Data section >>
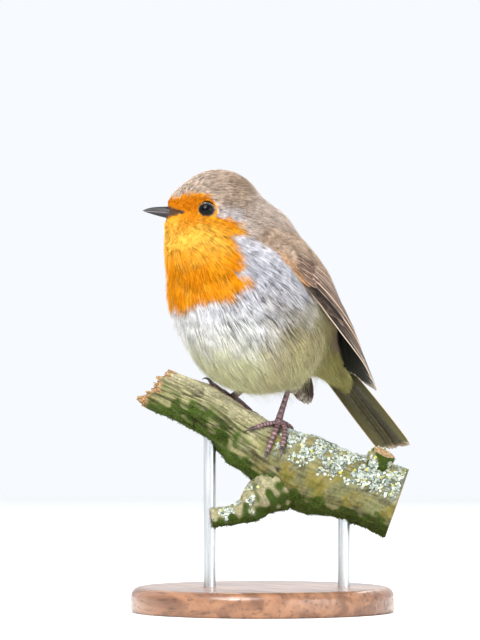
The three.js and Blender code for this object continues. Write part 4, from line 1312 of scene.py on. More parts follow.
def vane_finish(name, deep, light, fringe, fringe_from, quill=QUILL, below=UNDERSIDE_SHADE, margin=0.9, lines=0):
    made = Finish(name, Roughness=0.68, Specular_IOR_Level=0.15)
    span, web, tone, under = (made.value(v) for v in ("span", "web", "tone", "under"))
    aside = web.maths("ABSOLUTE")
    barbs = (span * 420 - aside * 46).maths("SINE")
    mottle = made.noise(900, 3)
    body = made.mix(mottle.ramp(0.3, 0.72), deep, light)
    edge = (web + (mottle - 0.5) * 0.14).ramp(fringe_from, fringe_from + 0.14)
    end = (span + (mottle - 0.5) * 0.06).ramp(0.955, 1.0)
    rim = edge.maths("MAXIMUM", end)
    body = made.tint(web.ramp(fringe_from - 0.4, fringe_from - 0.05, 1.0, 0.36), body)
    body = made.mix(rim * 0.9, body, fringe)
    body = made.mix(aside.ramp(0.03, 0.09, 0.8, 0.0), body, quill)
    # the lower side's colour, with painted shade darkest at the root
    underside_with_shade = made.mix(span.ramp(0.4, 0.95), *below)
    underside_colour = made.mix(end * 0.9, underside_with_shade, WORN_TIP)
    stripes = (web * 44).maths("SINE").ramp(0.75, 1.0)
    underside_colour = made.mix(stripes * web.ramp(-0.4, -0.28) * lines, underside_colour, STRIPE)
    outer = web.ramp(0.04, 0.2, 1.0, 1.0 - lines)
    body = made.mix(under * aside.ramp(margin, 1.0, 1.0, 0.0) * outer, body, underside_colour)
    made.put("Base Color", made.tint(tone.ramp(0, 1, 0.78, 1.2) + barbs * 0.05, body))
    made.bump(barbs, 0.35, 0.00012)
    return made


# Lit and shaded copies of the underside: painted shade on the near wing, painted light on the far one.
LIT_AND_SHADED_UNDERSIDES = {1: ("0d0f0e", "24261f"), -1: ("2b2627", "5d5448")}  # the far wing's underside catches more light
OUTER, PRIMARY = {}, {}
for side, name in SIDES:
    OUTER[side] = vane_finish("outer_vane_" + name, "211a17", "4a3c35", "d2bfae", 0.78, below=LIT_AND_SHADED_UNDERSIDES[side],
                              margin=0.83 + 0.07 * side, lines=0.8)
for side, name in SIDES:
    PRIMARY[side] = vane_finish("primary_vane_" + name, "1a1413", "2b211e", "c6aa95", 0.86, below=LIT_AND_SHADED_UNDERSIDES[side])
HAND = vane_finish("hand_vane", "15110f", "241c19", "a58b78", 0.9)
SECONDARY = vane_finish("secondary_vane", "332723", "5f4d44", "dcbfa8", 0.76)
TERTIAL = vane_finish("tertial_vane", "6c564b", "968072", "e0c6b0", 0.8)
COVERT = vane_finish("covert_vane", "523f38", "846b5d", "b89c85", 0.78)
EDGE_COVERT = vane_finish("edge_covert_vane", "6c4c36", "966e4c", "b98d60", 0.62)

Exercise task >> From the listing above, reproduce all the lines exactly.

Solution to the exercise >>
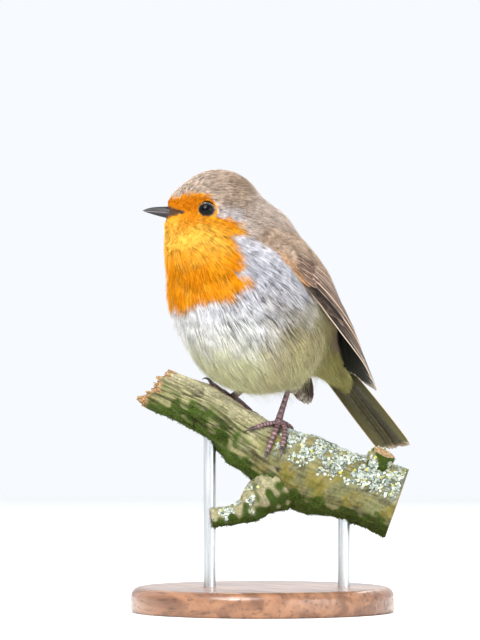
The three.js and Blender code for this object continues. Write part 4, from line 1312 of scene.py on. More parts follow.
def vane_finish(name, deep, light, fringe, fringe_from, quill=QUILL, below=UNDERSIDE_SHADE, margin=0.9, lines=0):
    made = Finish(name, Roughness=0.68, Specular_IOR_Level=0.15)
    span, web, tone, under = (made.value(v) for v in ("span", "web", "tone", "under"))
    aside = web.maths("ABSOLUTE")
    barbs = (span * 420 - aside * 46).maths("SINE")
    mottle = made.noise(900, 3)
    body = made.mix(mottle.ramp(0.3, 0.72), deep, light)
    edge = (web + (mottle - 0.5) * 0.14).ramp(fringe_from, fringe_from + 0.14)
    end = (span + (mottle - 0.5) * 0.06).ramp(0.955, 1.0)
    rim = edge.maths("MAXIMUM", end)
    body = made.tint(web.ramp(fringe_from - 0.4, fringe_from - 0.05, 1.0, 0.36), body)
    body = made.mix(rim * 0.9, body, fringe)
    body = made.mix(aside.ramp(0.03, 0.09, 0.8, 0.0), body, quill)
    # the lower side's colour, with painted shade darkest at the root
    underside_with_shade = made.mix(span.ramp(0.4, 0.95), *below)
    underside_colour = made.mix(end * 0.9, underside_with_shade, WORN_TIP)
    stripes = (web * 44).maths("SINE").ramp(0.75, 1.0)
    underside_colour = made.mix(stripes * web.ramp(-0.4, -0.28) * lines, underside_colour, STRIPE)
    outer = web.ramp(0.04, 0.2, 1.0, 1.0 - lines)
    body = made.mix(under * aside.ramp(margin, 1.0, 1.0, 0.0) * outer, body, underside_colour)
    made.put("Base Color", made.tint(tone.ramp(0, 1, 0.78, 1.2) + barbs * 0.05, body))
    made.bump(barbs, 0.35, 0.00012)
    return made


# Lit and shaded copies of the underside: painted shade on the near wing, painted light on the far one.
LIT_AND_SHADED_UNDERSIDES = {1: ("0d0f0e", "24261f"), -1: ("2b2627", "5d5448")}  # the far wing's underside catches more light
OUTER, PRIMARY = {}, {}
for side, name in SIDES:
    OUTER[side] = vane_finish("outer_vane_" + name, "211a17", "4a3c35", "d2bfae", 0.78, below=LIT_AND_SHADED_UNDERSIDES[side],
                              margin=0.83 + 0.07 * side, lines=0.8)
for side, name in SIDES:
    PRIMARY[side] = vane_finish("primary_vane_" + name, "1a1413", "2b211e", "c6aa95", 0.86, below=LIT_AND_SHADED_UNDERSIDES[side])
HAND = vane_finish("hand_vane", "15110f", "241c19", "a58b78", 0.9)
SECONDARY = vane_finish("secondary_vane", "332723", "5f4d44", "dcbfa8", 0.76)
TERTIAL = vane_finish("tertial_vane", "6c564b", "968072", "e0c6b0", 0.8)
COVERT = vane_finish("covert_vane", "523f38", "846b5d", "b89c85", 0.78)
EDGE_COVERT = vane_finish("edge_covert_vane", "6c4c36", "966e4c", "b98d60", 0.62)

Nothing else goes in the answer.